Print the listing below from its opening line through the line holding "return made.outputs[2]", both ends included.

Collected material
[start]

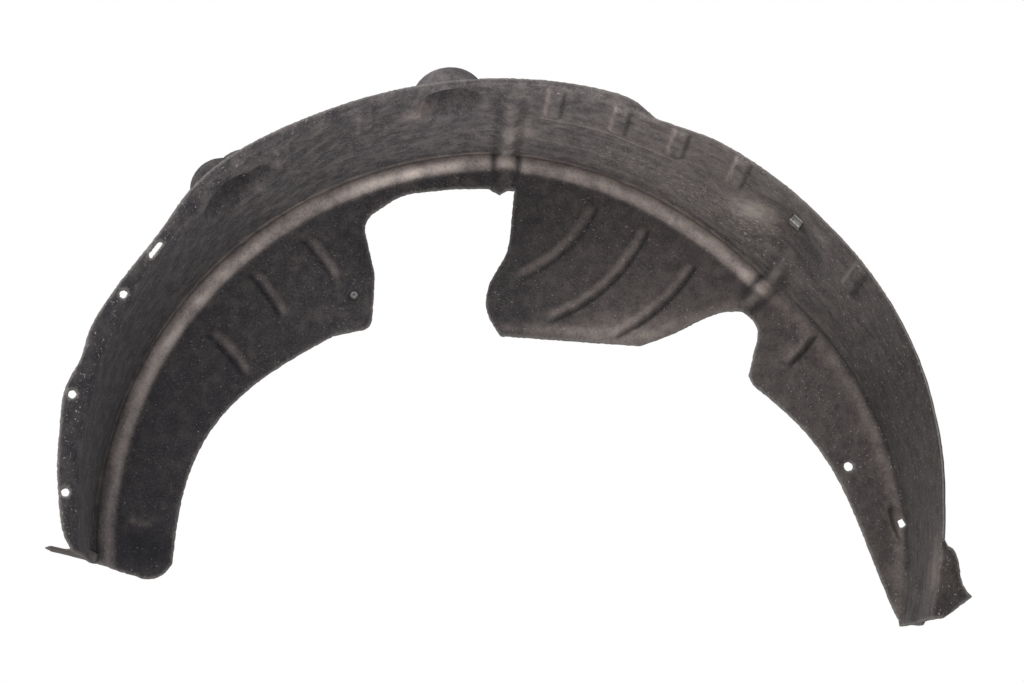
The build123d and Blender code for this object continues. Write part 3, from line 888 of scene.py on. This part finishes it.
def mix(tree, share, a, b, blend="MIX"):
    made = node(tree, "ShaderNodeMix", data_type="RGBA", blend_type=blend)
    for key, value in ((0, share), (6, a), (7, b)):
        if isinstance(value, bpy.types.NodeSocket):
            tree.links.new(value, made.inputs[key])
        else:
            made.inputs[key].default_value = value if key == 0 else (*value, 1)
    return made.outputs[2]


def attribute(tree, name):
    return node(tree, "ShaderNodeAttribute", attribute_name=name).outputs["Fac"]


def felt_material():
    """Pressed needle felt: short fibres, specks, streaks along the band, dust with painted
    highlights, and dark patches with painted shade.
    """
    mat, tree = new_material("needle_felt")
    place_at = node(tree, "ShaderNodeTexCoord").outputs["Object"]
    uv = node(tree, "ShaderNodeUVMap", uv_map="map").outputs[0]
    dust_and_highlight, dark_and_shade = attribute(tree, "dust_and_highlight"), attribute(tree, "dark_and_shade")
    trim, back = attribute(tree, "trim"), attribute(tree, "back")

    rear, wall, speckled = (attribute(tree, key) for key in ("rear", "wall", "speckled"))
    cloud = noise(tree, place_at, 11.0, 4, 0.62)
    patch = noise(tree, uv, 1.0, 3, 0.6, (16, 42, 1))
    mottle = noise(tree, place_at, 70.0, 3, 0.65)
    grain = noise(tree, place_at, 480.0, 3, 0.75)
    fibre = noise(tree, uv, 1.0, 2, 0.6, (420, 1300, 1), (0, 0, 0.5))
    fibre_across = noise(tree, uv, 1.0, 2, 0.6, (1300, 420, 1), (0, 0, 0.3))
    streak = noise(tree, uv, 1.0, 4, 0.65, (30, 130, 1))
    drag = noise(tree, uv, 1.0, 4, 0.65, (10, 130, 1))
    blotch = noise(tree, uv, 1.0, 5, 0.75, (60, 72, 1))
    fleck = noise(tree, uv, 1.0, 3, 0.7, (170, 420, 1), (0, 0, 0.35))
    speck = noise(tree, place_at, 520.0, 1, 0.5)

    warm = mix(tree, rear, (0.059, 0.053, 0.058), (0.079, 0.066, 0.067))
    base = mix(tree, band(tree, cloud, 0.3, 0.7), mix(tree, 0.72, (0.0, 0.0, 0.0), warm), warm)
    base = mix(tree, band(tree, patch, 0.35, 0.62, 0.0, 0.4), base, (0.04, 0.038, 0.043))
    base = mix(tree, band(tree, grain, 0.44, 0.64, 0, 0.42), base, (0.14, 0.125, 0.118))
    base = mix(tree, band(tree, grain, 0.3, 0.42, 0.45, 0), base, (0.02, 0.018, 0.018))
    base = mix(tree, band(tree, mottle, 0.5, 0.64, 0, 0.42), base, (0.13, 0.112, 0.106))
    base = mix(tree, band(tree, mottle, 0.36, 0.46, 0.4, 0), base, (0.03, 0.027, 0.03))
    base = mix(tree, band(tree, fibre, 0.58, 0.7, 0, 0.35), base, (0.17, 0.155, 0.145))
    base = mix(tree, band(tree, fibre_across, 0.3, 0.42, 0.35, 0), base, (0.02, 0.018, 0.018))
    on_band = math_node(tree, "SUBTRACT", 1.0, wall)
    streaky = math_node(tree, "MULTIPLY", on_band, band(tree, streak, 0.52, 0.66, 0, 0.26))
    base = mix(tree, streaky, base, (0.135, 0.12, 0.116))
    base = mix(tree, math_node(tree, "MULTIPLY", on_band, band(tree, blotch, 0.5, 0.64, 0, 0.6)),
               base, (0.14, 0.122, 0.118))
    gaps = math_node(tree, "MULTIPLY", on_band, band(tree, blotch, 0.34, 0.46, 0.5, 0))
    base = mix(tree, gaps, base, (0.026, 0.024, 0.027))
    dragged = math_node(tree, "MULTIPLY", on_band, rear)
    base = mix(tree, math_node(tree, "MULTIPLY", dragged, band(tree, drag, 0.5, 0.64, 0, 0.3)),
               base, (0.15, 0.135, 0.128))
    base = mix(tree, math_node(tree, "MULTIPLY", dragged, band(tree, drag, 0.36, 0.48, 0.32, 0)),
               base, (0.02, 0.018, 0.019))
    # Pale brown where the mask holds dust and painted highlights
    dust_and_highlight_share = math_node(tree, "MULTIPLY", dust_and_highlight, band(tree, mottle, 0.32, 0.56, 0.6, 1.0))
    dust_and_highlight_share = math_node(tree, "MULTIPLY", dust_and_highlight_share, band(tree, grain, 0.32, 0.5, 0.6, 1.0))
    base = mix(tree, dust_and_highlight_share, base, (0.42, 0.352, 0.32))
    # Brightness factor, on the band partly painted shade
    base = mix(tree, 1.0, base, attribute(tree, "tone"), "MULTIPLY")
    # Darker where the mask holds dark patches and painted shade
    base = mix(tree, math_node(tree, "MULTIPLY", dark_and_shade, 0.78), base, (0.014, 0.014, 0.018))
    often = math_node(tree, "ADD", math_node(tree, "MULTIPLY", on_band, 0.4),
                      math_node(tree, "MULTIPLY", speckled, 0.6))
    low = band(tree, often, 0, 1, 0.71, 0.56)
    white = math_node(tree, "MULTIPLY", math_node(tree, "SUBTRACT", fleck, low), 22.0)
    white = node(tree, "ShaderNodeClamp", {"Value": white}).outputs[0]
    base = mix(tree, math_node(tree, "MULTIPLY", white, 0.62), base, (0.44, 0.4, 0.36))
    base = mix(tree, band(tree, speck, 0.7, 0.76, 0, 0.55), base, (0.4, 0.37, 0.34))
    base = mix(tree, math_node(tree, "MULTIPLY", trim, band(tree, grain, 0.3, 0.6, 0.35, 0.8)),
               base, (0.19, 0.175, 0.165))
    base = mix(tree, math_node(tree, "MULTIPLY", back, 0.5), base, (0.03, 0.028, 0.027))

    height = math_node(tree, "ADD", math_node(tree, "MULTIPLY", grain, 0.5),
                       math_node(tree, "MULTIPLY", fibre, 0.3))
    height = math_node(tree, "ADD", height, math_node(tree, "MULTIPLY", mottle, 1.1))
    height = math_node(tree, "ADD", height, math_node(tree, "MULTIPLY", patch, 2.2))
    bump = node(tree, "ShaderNodeBump", {"Height": height, "Strength": 0.6, "Distance": 0.0014})
    shader = node(tree, "ShaderNodeBsdfPrincipled", {
        "Base Color": base, "Normal": bump.outputs[0], "Roughness": 0.97,
        "Specular IOR Level": 0.08, "Sheen Weight": 0.03, "Sheen Roughness": 0.6})
    node(tree, "ShaderNodeOutputMaterial", {"Surface": shader.outputs[0]})
    return mat


def pin_material():
    """Dusty grey moulded plastic."""
    mat, tree = new_material("pin_plastic_grey")
    places = node(tree, "ShaderNodeTexCoord")
    dirt = noise(tree, places.outputs["Object"], 500.0, 3, 0.6)
    centred = node(tree, "ShaderNodeVectorMath", {0: places.outputs["Generated"], 1: (0.5, 0, 0.5)},
                   operation="SUBTRACT").outputs[0]
    flat = node(tree, "ShaderNodeVectorMath", {0: centred, 1: (11.2, 0, 11.2)},
                operation="MULTIPLY").outputs[0]
    out = node(tree, "ShaderNodeVectorMath", {0: flat}, operation="LENGTH").outputs["Value"]
    colour = mix(tree, band(tree, dirt, 0.4, 0.65), (0.17, 0.165, 0.16), (0.3, 0.29, 0.28))
    colour = mix(tree, band(tree, out, 3.3, 3.7), colour, (0.016, 0.015, 0.015))
    colour = mix(tree, band(tree, out, 1.0, 0.7), colour, (0.012, 0.012, 0.012))
    bump = node(tree, "ShaderNodeBump", {"Height": dirt, "Strength": 0.3, "Distance": 0.0003})
    shader = node(tree, "ShaderNodeBsdfPrincipled", {
        "Base Color": colour, "Normal": bump.outputs[0], "Roughness": 0.55})
    node(tree, "ShaderNodeOutputMaterial", {"Surface": shader.outputs[0]})
    return mat


def clip_material():
    """Dull spring steel with fine brushing and some tarnish."""
    mat, tree = new_material("clip_spring_steel")
    place_at = node(tree, "ShaderNodeTexCoord").outputs["Object"]
    brush = noise(tree, place_at, 1.0, 2, 0.6, (2600, 260, 260))
    stain = noise(tree, place_at, 300.0, 3, 0.6)
    colour = mix(tree, band(tree, stain, 0.45, 0.7), (0.5, 0.49, 0.47), (0.28, 0.26, 0.24))
    rough = band(tree, brush, 0.3, 0.7, 0.32, 0.55)
    bump = node(tree, "ShaderNodeBump", {"Height": brush, "Strength": 0.2, "Distance": 0.0001})
    shader = node(tree, "ShaderNodeBsdfPrincipled", {
        "Base Color": colour, "Normal": bump.outputs[0], "Roughness": rough, "Metallic": 0.85})
    node(tree, "ShaderNodeOutputMaterial", {"Surface": shader.outputs[0]})
    return mat


def floor_material():
    """Matt off-white floor."""
    mat, tree = new_material("studio_floor")
    place_at = node(tree, "ShaderNodeTexCoord").outputs["Object"]
    tone = noise(tree, place_at, 3.0, 2, 0.5)
    colour = mix(tree, tone, (0.8, 0.8, 0.79), (0.84, 0.84, 0.83))
    shader = node(tree, "ShaderNodeBsdfPrincipled", {"Base Color": colour, "Roughness": 0.9})
    node(tree, "ShaderNodeOutputMaterial", {"Surface": shader.outputs[0]})
    return mat


# Studio

AIM = (-0.35, -0.08, 0.1)
LAMPS = [("key", (-1.9, -1.5, 1.6), 1.0, 60.0), ("fill", (0.2, -2.6, -0.3), 1.8, 26.0)]
CAMERA_AT = (-0.43557, -1.8893, -0.49835)
CAMERA_TURN = (0.318255595, 0.0549626754, 0.00393022312)    # pitch, yaw, roll
FOCAL_PIXELS = 2000       # for a picture that is 1024 wide


def studio():
    """Floor, white surroundings, soft lamps and the camera at the photograph's angle."""
    bpy.ops.mesh.primitive_plane_add(size=30, location=(-0.35, 0, -0.56))
    floor = bpy.context.object
    floor.name = "studio_floor"
    floor.data.materials.append(floor_material())

    world = bpy.data.worlds.new("studio")
    bpy.context.scene.world = world
    world.use_nodes = True
    tree = world.node_tree
    tree.nodes.clear()
    path = node(tree, "ShaderNodeLightPath")
    seen = math_node(tree, "MAXIMUM", path.outputs["Is Camera Ray"], path.outputs["Is Glossy Ray"])
    seen = math_node(tree, "MAXIMUM", seen, path.outputs["Is Transmission Ray"])
    light = node(tree, "ShaderNodeBackground", {"Color": (0.96, 0.98, 1, 1), "Strength": 0.55})
    white = node(tree, "ShaderNodeBackground", {"Color": (1, 1, 1, 1), "Strength": 1.0})
    both = node(tree, "ShaderNodeMixShader", {0: seen, 1: light.outputs[0], 2: white.outputs[0]})
    node(tree, "ShaderNodeOutputWorld", {"Surface": both.outputs[0]})

    target = Vector(AIM)
    for name, spot_at, size, power in LAMPS:
        lamp = bpy.data.lights.new(name, "AREA")
        lamp.size, lamp.energy = size, power
        obj = bpy.data.objects.new(name, lamp)
        obj.location = spot_at
        obj.rotation_euler = (target - Vector(spot_at)).to_track_quat("-Z", "Y").to_euler()
        bpy.context.scene.collection.objects.link(obj)

    pitch, yaw, roll = CAMERA_TURN
    ahead = Vector((math.sin(yaw) * math.cos(pitch), math.cos(yaw) * math.cos(pitch),
                    math.sin(pitch)))
    right = ahead.cross(Vector((0, 0, 1))).normalized()
    up = right.cross(ahead)
    right, up = (math.cos(roll) * right - math.sin(roll) * up,
                 math.sin(roll) * right + math.cos(roll) * up)
    data = bpy.data.cameras.new("camera")
    data.lens, data.sensor_width = 36.0 * FOCAL_PIXELS / 1024, 36.0
    camera = bpy.data.objects.new("camera", data)
    turn = Matrix((right, up, -ahead)).transposed().to_4x4()
    camera.matrix_world = Matrix.Translation(CAMERA_AT) @ turn
    bpy.context.scene.collection.objects.link(camera)
    bpy.context.scene.camera = camera
    bpy.context.scene.view_settings.view_transform = "Standard"


def dress(name, material):
    """Give a CAD node its material in every slot."""
    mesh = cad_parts[name].data
    mesh.materials.clear()
    mesh.materials.append(material)


liner = build_liner()
liner.data.materials.append(felt_material())
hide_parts("liner")
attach(liner, "root")
dress("push_pin", pin_material())
dress("sheet_clip", clip_material())
studio()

[end]

Reply
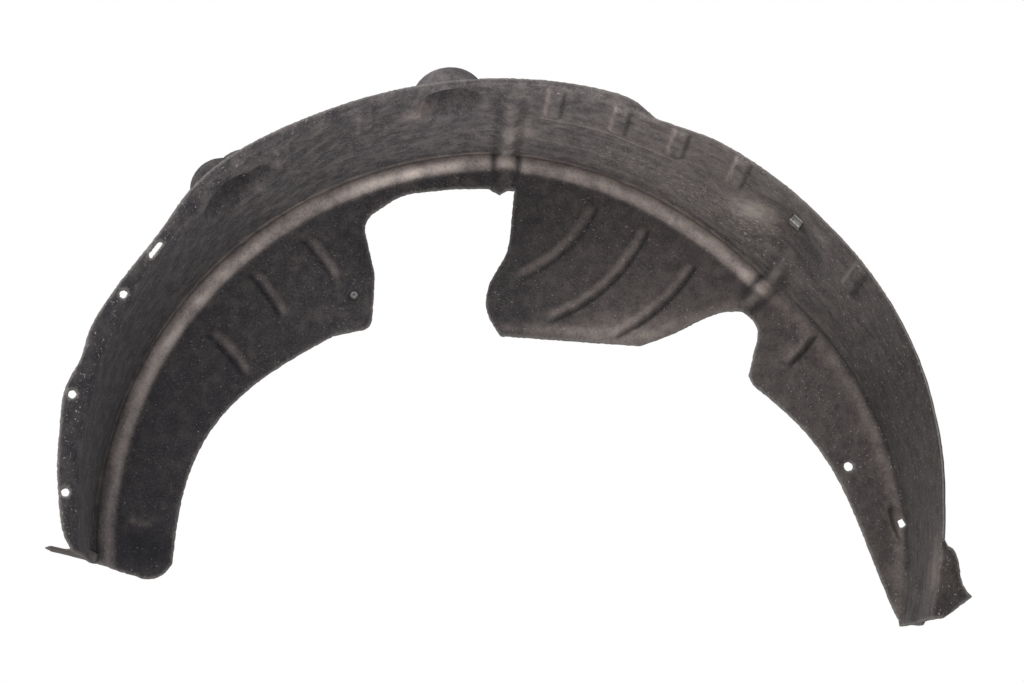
The build123d and Blender code for this object continues. Write part 3, from line 888 of scene.py on. This part finishes it.
def mix(tree, share, a, b, blend="MIX"):
    made = node(tree, "ShaderNodeMix", data_type="RGBA", blend_type=blend)
    for key, value in ((0, share), (6, a), (7, b)):
        if isinstance(value, bpy.types.NodeSocket):
            tree.links.new(value, made.inputs[key])
        else:
            made.inputs[key].default_value = value if key == 0 else (*value, 1)
    return made.outputs[2]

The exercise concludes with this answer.